__CHALLENGE__.
Find each line with "joints" and copy it.

===== EXTRACTED ENTRIES

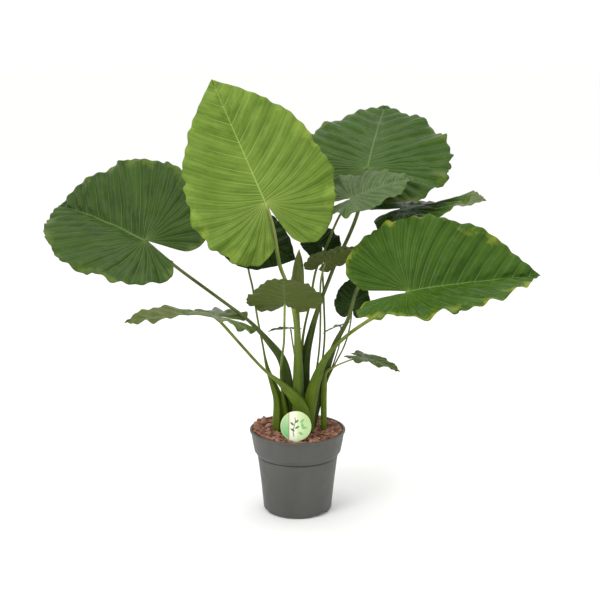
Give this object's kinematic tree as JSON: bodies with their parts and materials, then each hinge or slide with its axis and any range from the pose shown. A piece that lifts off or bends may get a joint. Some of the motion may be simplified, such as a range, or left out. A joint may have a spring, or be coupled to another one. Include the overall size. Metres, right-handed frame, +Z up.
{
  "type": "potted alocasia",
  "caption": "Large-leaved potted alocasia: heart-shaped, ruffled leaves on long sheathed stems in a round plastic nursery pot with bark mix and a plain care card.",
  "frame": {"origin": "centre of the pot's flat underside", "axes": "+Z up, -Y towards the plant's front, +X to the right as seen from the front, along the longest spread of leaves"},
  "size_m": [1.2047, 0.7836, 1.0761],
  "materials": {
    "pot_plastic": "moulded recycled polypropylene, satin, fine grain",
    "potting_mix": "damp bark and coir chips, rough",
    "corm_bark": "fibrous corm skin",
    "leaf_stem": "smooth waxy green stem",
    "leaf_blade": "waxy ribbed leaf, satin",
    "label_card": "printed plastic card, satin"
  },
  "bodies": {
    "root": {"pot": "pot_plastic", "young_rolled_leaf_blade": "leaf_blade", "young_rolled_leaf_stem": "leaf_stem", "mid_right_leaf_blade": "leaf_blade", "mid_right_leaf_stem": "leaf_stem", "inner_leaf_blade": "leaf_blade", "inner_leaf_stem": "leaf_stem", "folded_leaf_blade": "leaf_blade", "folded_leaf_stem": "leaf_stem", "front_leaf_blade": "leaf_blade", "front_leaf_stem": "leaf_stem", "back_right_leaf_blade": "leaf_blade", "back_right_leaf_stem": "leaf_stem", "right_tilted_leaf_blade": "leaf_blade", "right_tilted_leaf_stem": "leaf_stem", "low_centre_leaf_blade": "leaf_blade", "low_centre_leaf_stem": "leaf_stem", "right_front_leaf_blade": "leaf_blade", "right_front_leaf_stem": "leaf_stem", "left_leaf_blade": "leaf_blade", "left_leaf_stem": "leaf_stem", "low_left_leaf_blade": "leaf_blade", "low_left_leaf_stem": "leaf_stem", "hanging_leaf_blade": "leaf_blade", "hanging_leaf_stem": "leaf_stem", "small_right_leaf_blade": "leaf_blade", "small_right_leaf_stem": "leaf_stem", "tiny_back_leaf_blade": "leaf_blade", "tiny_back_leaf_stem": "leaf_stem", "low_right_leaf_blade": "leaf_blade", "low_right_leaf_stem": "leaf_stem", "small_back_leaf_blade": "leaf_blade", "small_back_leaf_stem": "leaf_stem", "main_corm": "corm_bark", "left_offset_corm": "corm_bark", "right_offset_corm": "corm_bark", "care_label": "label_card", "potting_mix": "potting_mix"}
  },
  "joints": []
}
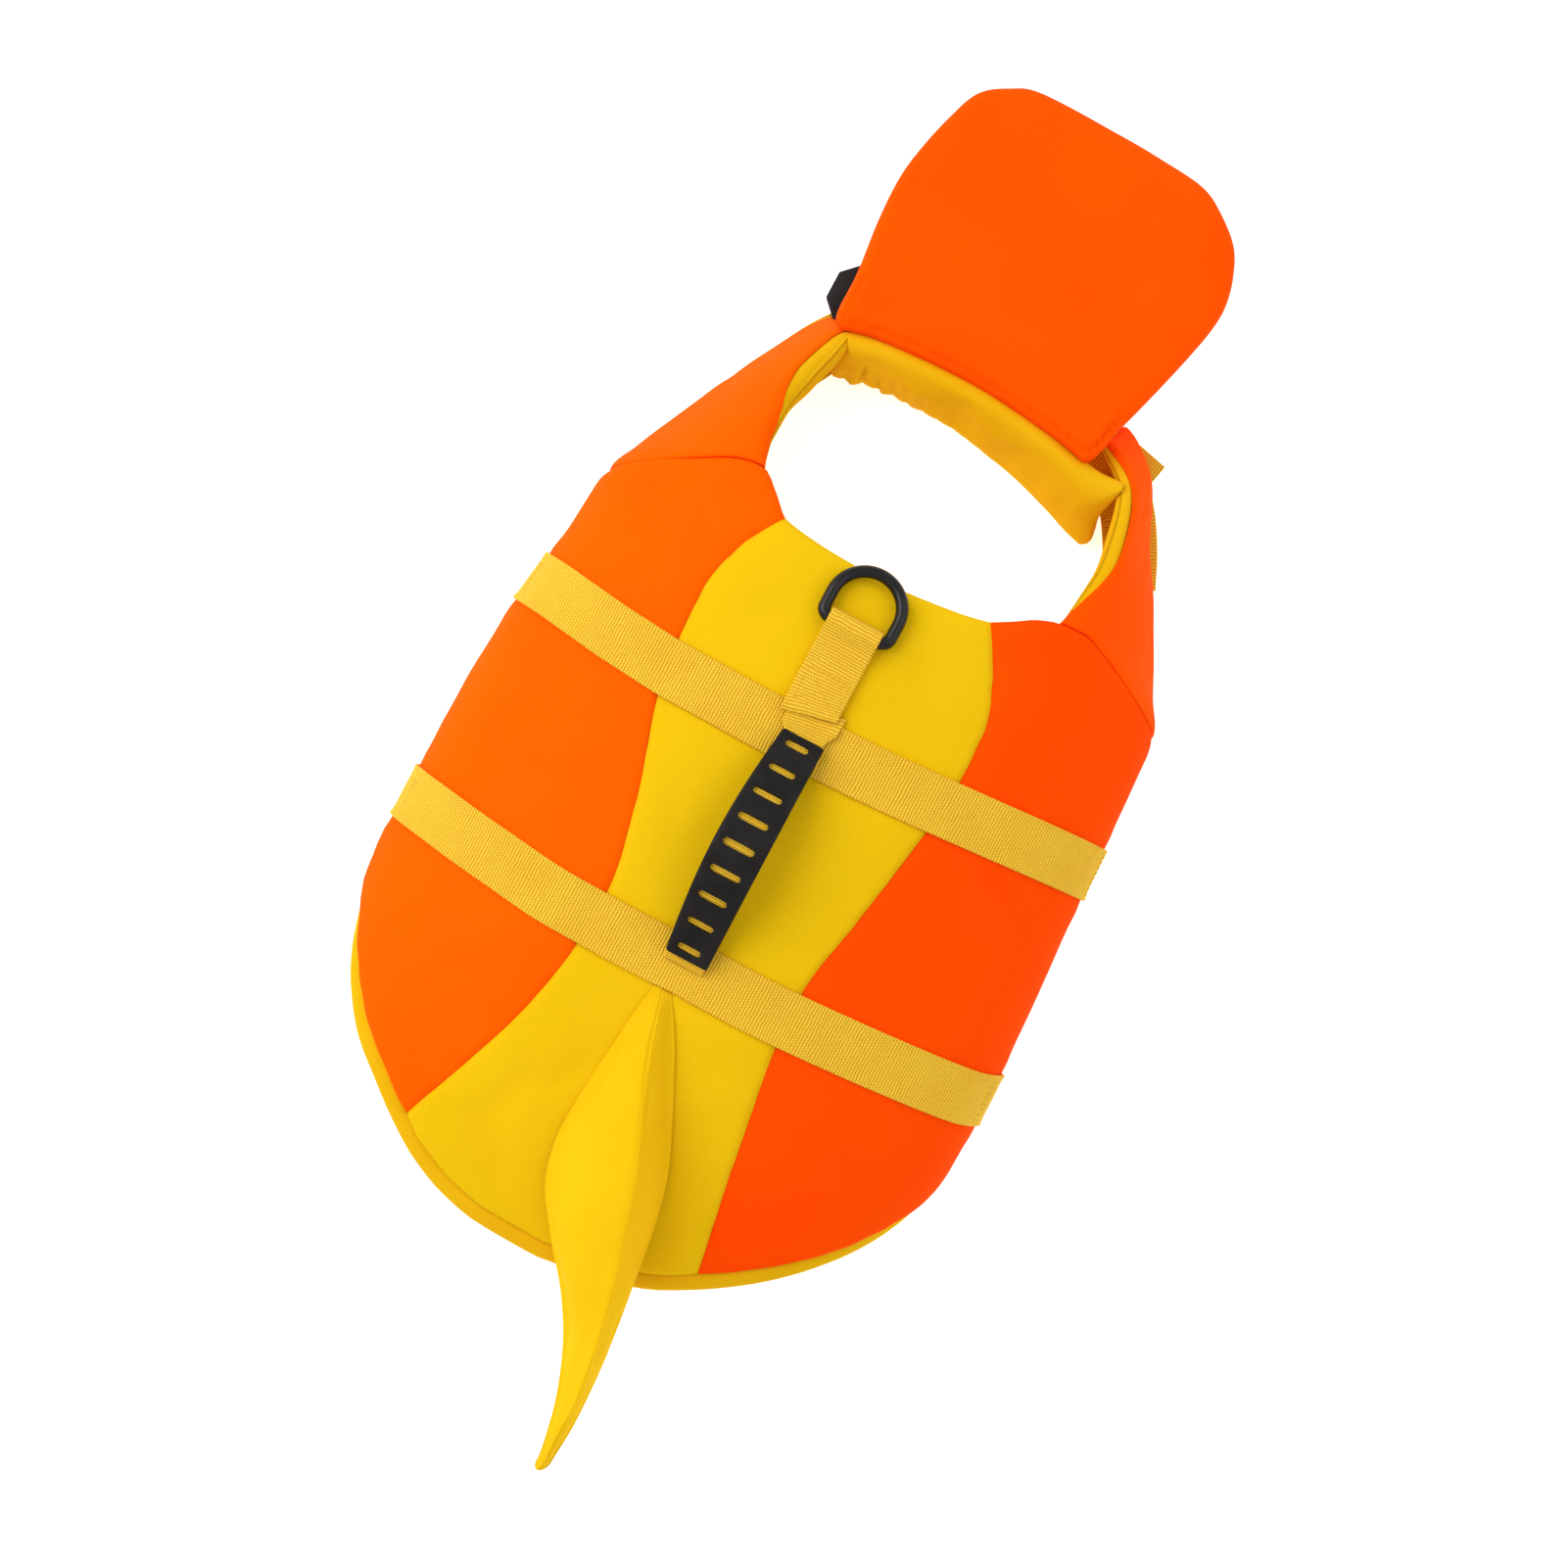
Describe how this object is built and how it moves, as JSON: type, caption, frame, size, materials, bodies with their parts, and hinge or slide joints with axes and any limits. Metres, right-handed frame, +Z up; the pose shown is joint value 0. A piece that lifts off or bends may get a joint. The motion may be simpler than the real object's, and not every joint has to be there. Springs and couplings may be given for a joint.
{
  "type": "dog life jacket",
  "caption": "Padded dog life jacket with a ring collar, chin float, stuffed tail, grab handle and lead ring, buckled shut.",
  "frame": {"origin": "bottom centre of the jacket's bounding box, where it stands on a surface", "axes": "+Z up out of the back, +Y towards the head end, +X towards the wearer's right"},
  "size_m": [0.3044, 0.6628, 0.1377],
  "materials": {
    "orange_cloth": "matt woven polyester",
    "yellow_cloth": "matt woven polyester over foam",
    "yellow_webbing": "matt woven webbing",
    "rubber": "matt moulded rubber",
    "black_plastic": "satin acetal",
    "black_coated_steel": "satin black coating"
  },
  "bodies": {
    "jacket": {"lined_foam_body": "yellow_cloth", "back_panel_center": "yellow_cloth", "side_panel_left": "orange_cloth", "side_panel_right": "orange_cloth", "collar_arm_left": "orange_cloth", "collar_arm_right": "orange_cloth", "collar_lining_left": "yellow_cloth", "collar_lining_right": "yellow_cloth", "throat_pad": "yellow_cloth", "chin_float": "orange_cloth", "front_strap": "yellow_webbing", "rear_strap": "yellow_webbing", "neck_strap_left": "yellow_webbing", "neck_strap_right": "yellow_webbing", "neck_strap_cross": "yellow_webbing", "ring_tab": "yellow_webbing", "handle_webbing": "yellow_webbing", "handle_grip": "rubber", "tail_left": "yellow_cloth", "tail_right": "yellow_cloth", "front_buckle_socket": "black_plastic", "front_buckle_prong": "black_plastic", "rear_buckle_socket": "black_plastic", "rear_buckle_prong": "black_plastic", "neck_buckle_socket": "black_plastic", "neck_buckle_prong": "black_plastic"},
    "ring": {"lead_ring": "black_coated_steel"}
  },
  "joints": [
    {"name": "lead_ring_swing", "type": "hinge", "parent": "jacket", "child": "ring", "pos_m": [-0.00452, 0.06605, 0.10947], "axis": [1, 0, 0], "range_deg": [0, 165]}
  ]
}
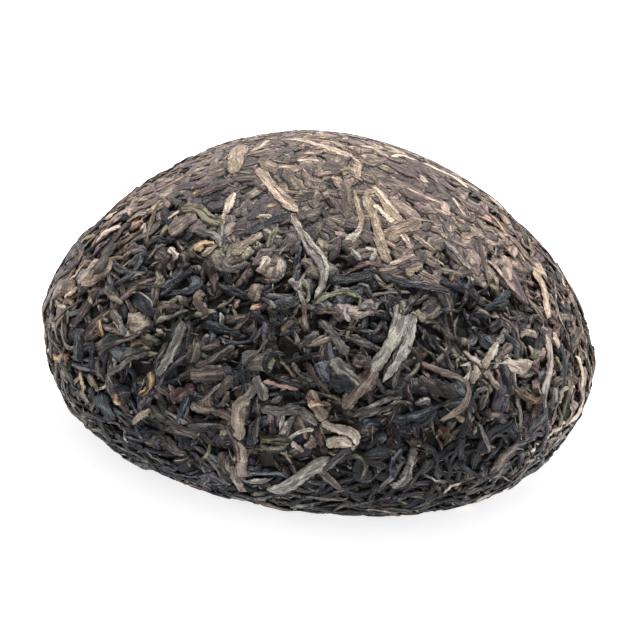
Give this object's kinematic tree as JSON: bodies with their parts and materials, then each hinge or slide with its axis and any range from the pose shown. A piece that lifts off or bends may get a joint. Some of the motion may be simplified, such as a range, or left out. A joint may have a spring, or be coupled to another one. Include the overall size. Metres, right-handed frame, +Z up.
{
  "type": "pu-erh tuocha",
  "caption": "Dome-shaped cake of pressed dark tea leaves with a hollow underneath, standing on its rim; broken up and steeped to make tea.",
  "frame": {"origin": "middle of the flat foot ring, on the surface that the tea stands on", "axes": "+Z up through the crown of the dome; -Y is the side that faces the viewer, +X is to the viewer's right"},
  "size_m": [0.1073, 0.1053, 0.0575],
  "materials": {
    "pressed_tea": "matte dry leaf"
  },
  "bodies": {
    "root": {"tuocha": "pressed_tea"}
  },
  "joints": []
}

==========

__EXERCISE RESPONSE__.
  "joints": []
Describe how this object is built and how it moves, as JSON: type, caption, frame, size, materials, bodies with their parts, and hinge or slide joints with axes and any limits. Metres, right-handed frame, +Z up; the pose shown is joint value 0. A piece that lifts off or bends may get a joint. The motion may be simpler than the real object's, and not every joint has to be there. Springs and couplings may be given for a joint.
  "joints": [
  "joints": []